5. The result in this petition must succeed. The order dated 28th June 1973 passed by the Maharashtra Revenue Tribunal in Tenancy Application No. 503 of 1972 is set aside, and the application must be deemed to have been dismissed. Rule absolute with no order as to costs."

This Court has held that if the order passed is without jurisdiction and nullity, it is not necessary for any body to apply for getting it set aside. If the appeal preferred by respondent No.1 was not competent, the order passed in an appeal and consequently in revision would also have to be held as incompetent. The Court did not express any opinion on this aspect and kept the question open as to whether the order passed by the Tahsildar on 29th August, 1969 in Tenancy Proceedings No. 28 of 1968 is nullity or not.

25. The aforesaid order passed by this Court cannot be construed as a license to the respondents to challenge the order dated 29th August, 1969, by filing a civil suit. Neither the order of the Court nor the consent of the parties can confer the jurisdiction upon the civil Court, which is barred by the provisions of Section 85 of the said Act. Once it is held that the order dated 29th August, 1969, was not nullity in the eyes of law, the jurisdiction of the civil Court was completely barred.

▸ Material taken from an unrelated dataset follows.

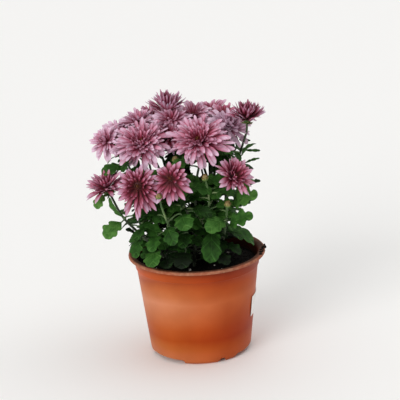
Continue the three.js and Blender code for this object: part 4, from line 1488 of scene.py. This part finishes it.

26. The necessary result of answering the substantial questions of law is that, the second appeal succeeds. The judgment and order dated 28th August, 1992, passed by the lower appellate Court in Civil Appeal No. 59 of 1987 is quashed and set aside and the judgment and order passed by the trial Court on 29th November, 1986, dismissing the Civil Suit No. 75 of 1980 is restored. No order as to cost.

In view of the disposal of the second appeal, civil application, if any, does not survive. The same stand disposed of.